E se os modernistas deixaram de perceber a modernidade da poesia de Augusto, imagine os parnasianos. São eles, aliás, que engrossam o segundo cordão. Conta-se que na ocasião da morte do poeta paraibano, Olavo Bilac, o eleito príncipe dos poetas, teria dito que “A poesia brasileira não perdeu grande coisa.”¹
Mas, o Eu ganha uma admiração popular e pode-se mesmo atribuir ao fora do universo intelectual como o lugar da
conquista da presença, o que o fez perdurar até o presente com essa marca de singular. O poeta recitado
por bêbados teve entre o povo a fluência não alcançada no seu tempo e hoje sua
obra é um dos livros mais reeditados no Brasil, o que Bilac não conseguiu, nem em vida, nem depois de morto, ainda que sejam igualmente amados pela gente comum.
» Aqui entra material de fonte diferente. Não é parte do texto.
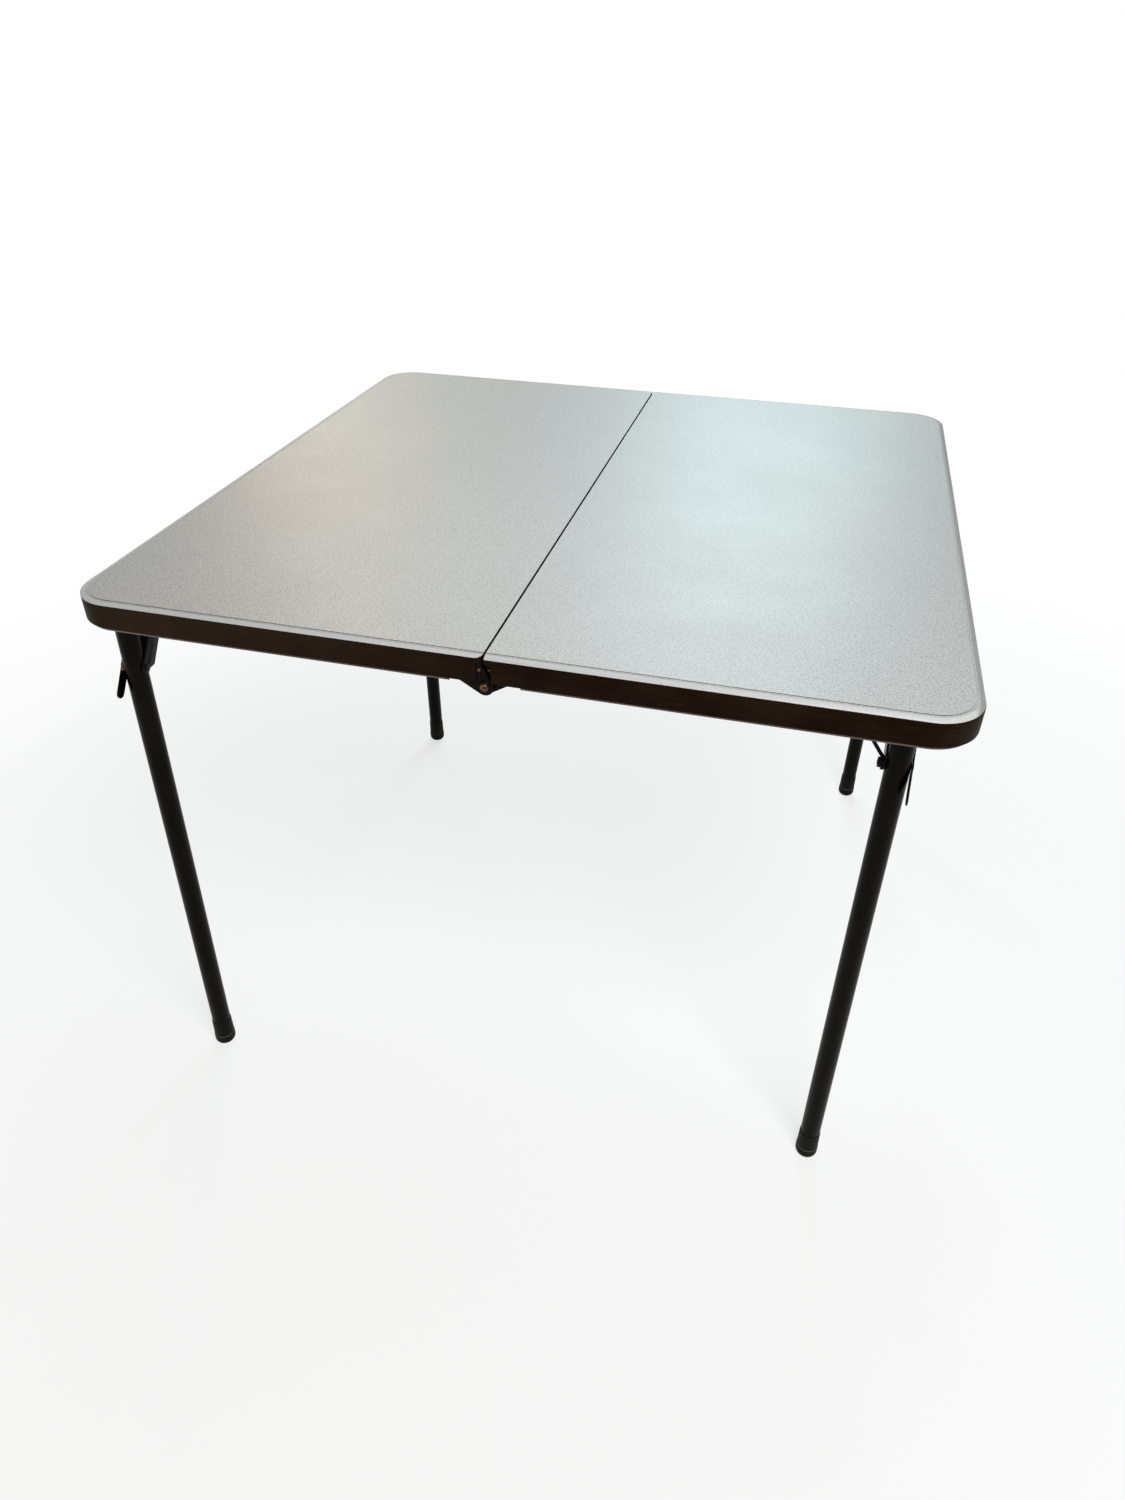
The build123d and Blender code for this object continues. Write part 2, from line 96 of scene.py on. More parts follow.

Em 2012, o Eu fecha seu centenário. Pela data, postei por aqui um texto meu editado no caderno Domingo, do jornal De
Fato. Nele, procuro ressaltar a grandiosidade do trabalho empreendido por Augusto dos
Anjos na confecção da palavra poética e na elaboração do seu livro.
Já havia na web
várias alternativas de homenagem ao escritor: uma, que se diz a mais antiga,
posta on-line desde os idos 1995.
Esta, talvez seja a mais completa, porque além dos dados biográficos reúne
parte significativa da obra poética de Augusto, opiniões públicas de
importantes nomes como essa de Drummond com que abro esta post, entre outros.
Agora,
o jornal Paraíba Online montou um site que marca os 100 anos do Eu. Nele, encontramos um Augusto dos
Anjos renovadamente moderno e outras faces da sua obra, seja a da
música, seja a da representação oral com Arnaldo Antunes, Elba Ramalho, Othon
Bastos e Vladimir de Carvalho, seja a dos quadrinhos, seja ainda a adaptação
para o cinema com a amostra de três curtas produzidos com base na poesia do seu único livro. A página reúne ainda os seus mais
conhecidos poemas e destaca excertos das principais formulações críticas em
torno da obra, como o ensaio escrito por Ferreira Gullar. A novidade
vale muito uma visita. Basta ir por aqui.
Para ir ao projeto de 1995, é só ir aqui. Há também um site criado pela TV Senado por ocasião dos 95 anos do livro de Augusto dos Anjos. Pela época, o canal dispôs um documentário que destaquei na página do Letras no Facebook por esses dias, Eu, estranho personagem (que pode ser assistido aqui, parte 1, e aqui, parte 2); daí, criou o site, mas está a muito precisando de uma manutenção. Fica, de todo modo, o registro.
Que tais iniciativas sirvam para o que deve ser a função essencial das homenagens: renovar e formar interesses entre os leitores. Afinal, como atesta o livro de Augusto dos Anjos é graças aos leitores que uma obra pode perdurar no tempo.
Que tais iniciativas sirvam para o que deve ser a função essencial das homenagens: renovar e formar interesses entre os leitores. Afinal, como atesta o livro de Augusto dos Anjos é graças aos leitores que uma obra pode perdurar no tempo.
Notas
1 A anedota é contada por Chico Viana em “As múltiplas faces do Eu de Augusto dos Anjos”.